* **WORK TO BE COMPLETED**: Locate and copy each line in the data that contains the word "batter".

* **SOURCE EXCERPT**:

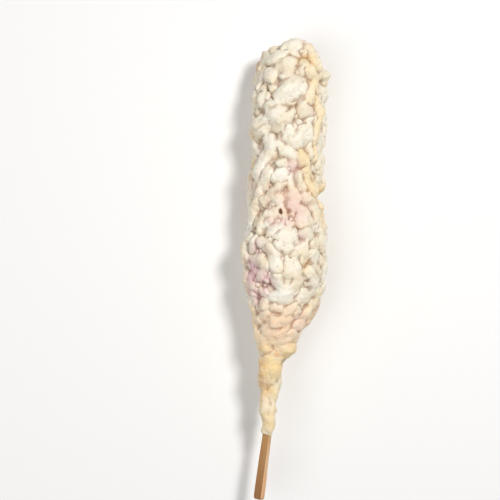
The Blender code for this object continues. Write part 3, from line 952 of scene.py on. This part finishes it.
def model_stick():
    """The stick: a flat section drawn out along the grain, wider at its free end, with sanded corners."""
    deselect_all()
    bpy.ops.mesh.primitive_plane_add(size=1)
    stick = bpy.context.object
    stick.name = "skewer"
    bpy.ops.object.mode_set(mode="EDIT")
    bpy.ops.transform.resize(value=(STICK_SHAFT * STICK_WIDTH, STICK_SHAFT * STICK_THICKNESS, 1))
    bpy.ops.mesh.bevel(offset=STICK_EDGE, segments=STICK_EDGE_STEPS, affect="VERTICES")
    bpy.ops.mesh.select_all(action="DESELECT")
    bpy.ops.object.mode_set(mode="OBJECT")
    for edge in stick.data.edges:
        first, last = (stick.data.vertices[index].co for index in edge.vertices)
        edge.select = (first - last).length > STICK_EDGE
    bpy.ops.object.mode_set(mode="EDIT")
    bpy.ops.mesh.select_mode(type="EDGE")
    bpy.ops.mesh.subdivide(number_cuts=STICK_FIBRES)
    bpy.ops.mesh.select_all(action="SELECT")
    bpy.ops.transform.translate(value=(0, 0, STICK_START - STICK_END))
    bpy.ops.mesh.select_mode(type="FACE")
    shaft = [(STICK_SHOULDER - STICK_START, 1, 1)]
    blade = 1 / STICK_SHAFT
    steps = round((STICK_WIDEST - STICK_SHOULDER) / STICK_STEP)
    for index in range(steps):
        low, high = (1 + (blade - 1) * share / steps for share in (index, index + 1))
        shaft.append(((STICK_WIDEST - STICK_SHOULDER) / steps, high / low, high / low))
    shaft.append((STICK_END - STICK_WIDEST - STICK_CORNER, 1, 1))
    # The corners of the end are a quarter turn of STICK_CORNER, the broad faces end square
    half_width = STICK_WIDTH / 2
    reached, across = 0, half_width
    for index in range(1, STICK_CORNER_STEPS + 1):
        turn = index / STICK_CORNER_STEPS * math.pi / 2
        ahead = STICK_CORNER * math.sin(turn)
        width = half_width - STICK_CORNER * (1 - math.cos(turn))
        thicker = 1 if index < STICK_CORNER_STEPS else STICK_END_SHARE
        shaft.append((ahead - reached, width / across, thicker))
        reached, across = ahead, width
    for ahead, wider, thicker in shaft:
        bpy.ops.mesh.extrude_region_move(TRANSFORM_OT_translate={"value": (0, 0, ahead)})
        bpy.ops.transform.resize(value=(wider, thicker, 1))
    bpy.ops.mesh.select_all(action="DESELECT")
    bpy.ops.mesh.select_mode(type="EDGE")
    bpy.ops.mesh.select_non_manifold()
    bpy.ops.mesh.edge_face_add()
    bpy.ops.mesh.select_all(action="SELECT")
    bpy.ops.mesh.normals_make_consistent(inside=False)
    bpy.ops.object.mode_set(mode="OBJECT")

    # Fibres stand a little proud of the soft wood between them, and run the length of the stick
    points = read_points(stick.data)
    normals = read_points(stick.data, "normal")
    for row, normal in zip(points, normals):
        fibre = noise.noise(Vector((row[0] / FIBRE_WIDTH, row[1] / FIBRE_WIDTH, row[2] / FIBRE_LENGTH)))
        row += FIBRE_DEPTH * (fibre - FIBRE_LEVEL) * np.array((normal[0], normal[1], 0))
    stick.data.vertices.foreach_set("co", points.ravel())
    stick.data.transform(stick_frame())
    stick.data.update()
    bpy.ops.object.shade_smooth_by_angle(angle=STICK_SMOOTH_ANGLE)
    stick.data.materials.append(bamboo_material())
    return stick


def bamboo_material():
    """Split bamboo, sanded and dry: straight fibres, dark pores, and broad sides that are darker, partly
    in their own colour and partly as painted shade, as they face away from the light.
    """
    material = bpy.data.materials.new("bamboo")
    material.use_nodes = True
    tree = material.node_tree
    shader = tree.nodes["Principled BSDF"]
    frame_of_stick = stick_frame()
    place = add_node(tree, "ShaderNodeTexCoord").outputs["Object"]
    own = add_node(
        tree,
        "ShaderNodeMapping",
        {"Vector": place, "Location": frame_of_stick.translation, "Rotation": frame_of_stick.to_euler()},
        vector_type="TEXTURE",
    ).outputs["Vector"]
    patterns = []
    for width, length, detail in BAMBOO_PATTERNS:
        stretched = add_node(
            tree, "ShaderNodeMapping", {"Vector": own, "Scale": (1 / width, 1 / width, 1 / length)}
        ).outputs["Vector"]
        sockets = {"Vector": stretched, "Scale": 1.0, "Detail": detail}
        patterns.append(add_node(tree, "ShaderNodeTexNoise", sockets).outputs["Fac"])
    bands, fibres, pores = patterns

    split = add_node(tree, "ShaderNodeSeparateXYZ", {"Vector": own})
    side = add_node(tree, "ShaderNodeMath", {0: split.outputs["X"]}, operation="ABSOLUTE").outputs[0]
    # Both sides darken towards the free end, the broad ones most. The broad sides are darker than the
    #     narrow ones, partly in their own colour and partly as painted shade, as they face away from the
    #     light
    broad, narrow = (
        layer_colours(tree, srgb(near), ((split.outputs["Z"], -STICK_BARE, 0, 1.0, srgb(far), "MIX"),))
        for near, far in (("#C4925A", "#A06E40"), ("#F6D4AA", "#E8B486"))
    )
    narrow_start, narrow_full = (STICK_WIDTH / 2 - inset for inset in NARROW_SIDE)
    colour = layer_colours(tree, broad, (
        (side, narrow_start, narrow_full, 1.0, narrow, "MIX"),
        (bands, 0.35, 0.65, 0.4, srgb("#D9B98E"), "MULTIPLY"),
        (fibres, 0.5, 0.75, 0.3, srgb("#E6C99B"), "MIX"),
        (pores, 0.6, 0.72, 0.4, srgb("#8A5E38"), "MIX"),
    ))
    tree.links.new(colour, shader.inputs["Base Color"])
    bump = add_node(tree, "ShaderNodeBump", {"Height": fibres, "Distance": 0.08 * MM, "Strength": 0.5})
    tree.links.new(bump.outputs["Normal"], shader.inputs["Normal"])
    limits = {"Value": fibres, "From Min": 0.3, "From Max": 0.7, "To Min": 0.62, "To Max": 0.45}
    roughness = add_node(tree, "ShaderNodeMapRange", limits).outputs["Result"]
    tree.links.new(roughness, shader.inputs["Roughness"])
    return material


def make_studio():
    """A pale floor, soft light from above and a little from the right, and a camera that looks down."""
    deselect_all()
    bpy.ops.mesh.primitive_plane_add(size=FLOOR_SIZE)
    floor = bpy.context.object
    floor.name = "floor"
    material = bpy.data.materials.new("floor")
    material.use_nodes = True
    shader = material.node_tree.nodes["Principled BSDF"]
    shader.inputs["Base Color"].default_value = srgb("#FBFAF8")
    shader.inputs["Roughness"].default_value = 0.9
    floor.data.materials.append(material)

    for name, (place, size, power) in LIGHTS.items():
        place = Vector(place)
        light = bpy.data.lights.new(name, "AREA")
        light.energy = power
        light.size = size
        lamp = bpy.data.objects.new(name, light)
        lamp.location = place
        lamp.rotation_euler = (Vector(LIGHT_TARGET) - place).to_track_quat("-Z", "Y").to_euler()
        bpy.context.scene.collection.objects.link(lamp)
    world = bpy.data.worlds.new("studio")
    world.use_nodes = True
    world.node_tree.nodes["Background"].inputs["Color"].default_value = srgb("#FFFFFF")
    world.node_tree.nodes["Background"].inputs["Strength"].default_value = WORLD_LIGHT
    bpy.context.scene.world = world

    camera = bpy.data.cameras.new("camera")
    camera.sensor_width = SENSOR
    camera.lens = SENSOR * VIEW_DISTANCE / VIEW_WIDTH
    camera.clip_end = VIEW_END
    eye = bpy.data.objects.new("camera", camera)
    eye.location = (VIEW_X, TIP_Y - VIEW_ALONG, VIEW_DISTANCE + AXIS_HEIGHT)
    bpy.context.scene.collection.objects.link(eye)
    bpy.context.scene.camera = eye
    bpy.context.scene.view_settings.view_transform = "Standard"


def main():
    noise.seed_set(CREASE_SEED)
    batter = make_batter()
    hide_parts("crust")
    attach(batter, "root")
    stick = model_stick()
    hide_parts("stick")
    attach(stick, "root")
    make_studio()


main()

* **WRITTEN RESPONSE**:
    batter = make_batter()
    attach(batter, "root")